(begin)

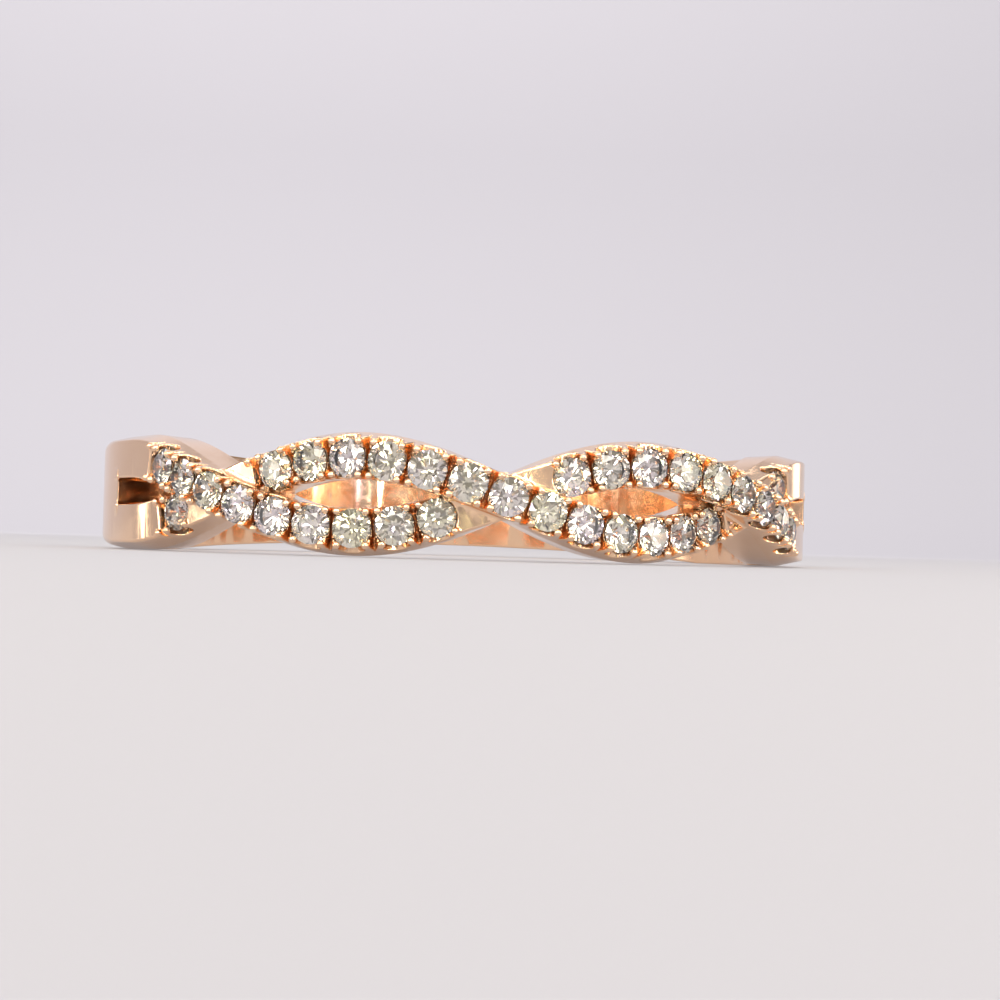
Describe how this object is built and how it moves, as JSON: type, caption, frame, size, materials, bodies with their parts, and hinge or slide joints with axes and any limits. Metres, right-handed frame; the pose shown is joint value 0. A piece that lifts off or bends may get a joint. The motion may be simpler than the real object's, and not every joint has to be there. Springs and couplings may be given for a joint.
{
  "type": "infinity ring",
  "caption": "Ring whose front half is a twist of two crossing strands, each set with a line of small round cut stones, on a plain polished shank.",
  "frame": {"origin": "centre of the finger hole, halfway across the band", "axes": "+Z along the axis of the finger hole; -Y towards the middle crossing of the two strands; +X to the right when the stones face the viewer"},
  "size_m": [0.0206, 0.021, 0.0032],
  "materials": {
    "rose_gold": "polished",
    "stone": "polished"
  },
  "bodies": {
    "root": {"band": "rose_gold", "stone_1": "stone", "stone_2": "stone", "stone_3": "stone", "stone_4": "stone", "stone_5": "stone", "stone_6": "stone", "stone_7": "stone", "stone_8": "stone", "stone_9": "stone", "stone_10": "stone", "stone_11": "stone", "stone_12": "stone", "stone_13": "stone", "stone_14": "stone", "stone_15": "stone", "stone_16": "stone", "stone_17": "stone", "stone_18": "stone", "stone_19": "stone", "stone_20": "stone", "stone_21": "stone", "stone_22": "stone", "stone_23": "stone", "stone_24": "stone", "stone_25": "stone", "stone_26": "stone", "stone_27": "stone", "stone_28": "stone", "stone_29": "stone", "stone_30": "stone", "stone_31": "stone", "stone_32": "stone", "stone_33": "stone"}
  },
  "joints": []
}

(end)

→ To do
Restate every line of the data word for word.

→ Response
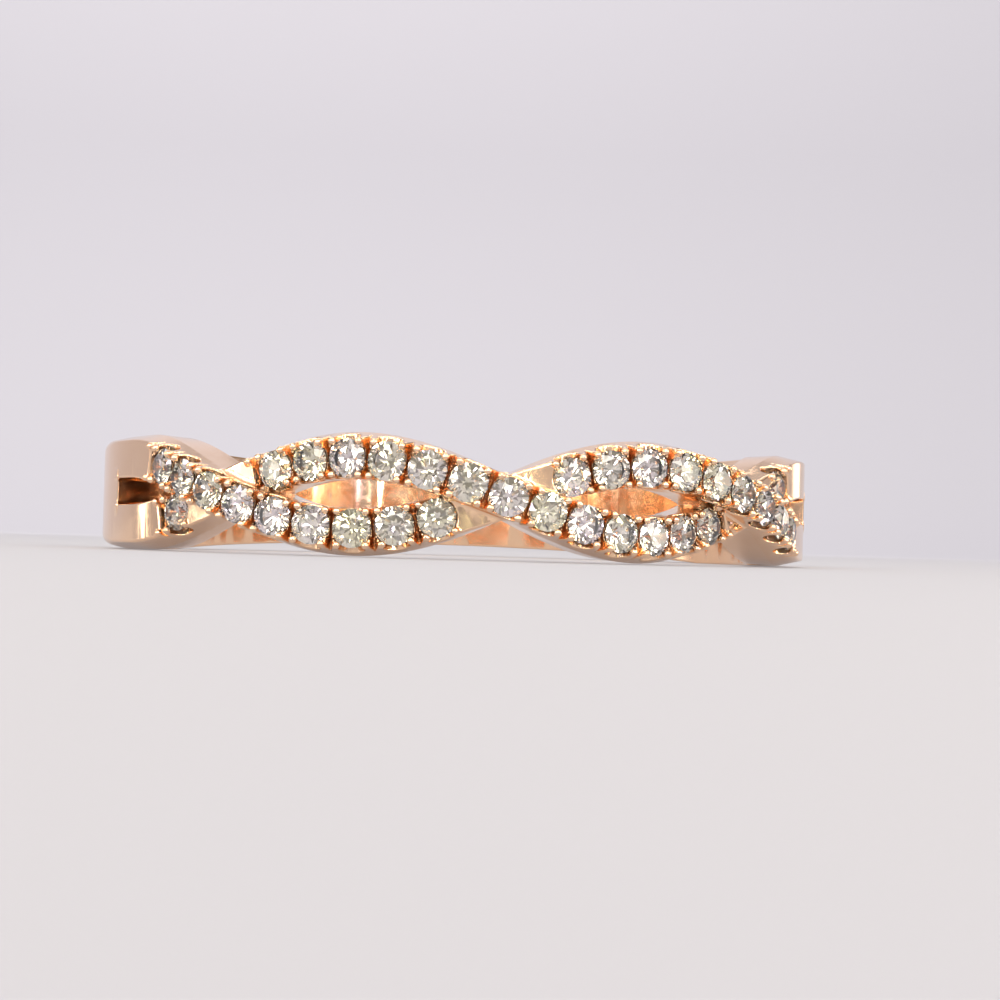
Describe how this object is built and how it moves, as JSON: type, caption, frame, size, materials, bodies with their parts, and hinge or slide joints with axes and any limits. Metres, right-handed frame; the pose shown is joint value 0. A piece that lifts off or bends may get a joint. The motion may be simpler than the real object's, and not every joint has to be there. Springs and couplings may be given for a joint.
{
  "type": "infinity ring",
  "caption": "Ring whose front half is a twist of two crossing strands, each set with a line of small round cut stones, on a plain polished shank.",
  "frame": {"origin": "centre of the finger hole, halfway across the band", "axes": "+Z along the axis of the finger hole; -Y towards the middle crossing of the two strands; +X to the right when the stones face the viewer"},
  "size_m": [0.0206, 0.021, 0.0032],
  "materials": {
    "rose_gold": "polished",
    "stone": "polished"
  },
  "bodies": {
    "root": {"band": "rose_gold", "stone_1": "stone", "stone_2": "stone", "stone_3": "stone", "stone_4": "stone", "stone_5": "stone", "stone_6": "stone", "stone_7": "stone", "stone_8": "stone", "stone_9": "stone", "stone_10": "stone", "stone_11": "stone", "stone_12": "stone", "stone_13": "stone", "stone_14": "stone", "stone_15": "stone", "stone_16": "stone", "stone_17": "stone", "stone_18": "stone", "stone_19": "stone", "stone_20": "stone", "stone_21": "stone", "stone_22": "stone", "stone_23": "stone", "stone_24": "stone", "stone_25": "stone", "stone_26": "stone", "stone_27": "stone", "stone_28": "stone", "stone_29": "stone", "stone_30": "stone", "stone_31": "stone", "stone_32": "stone", "stone_33": "stone"}
  },
  "joints": []
}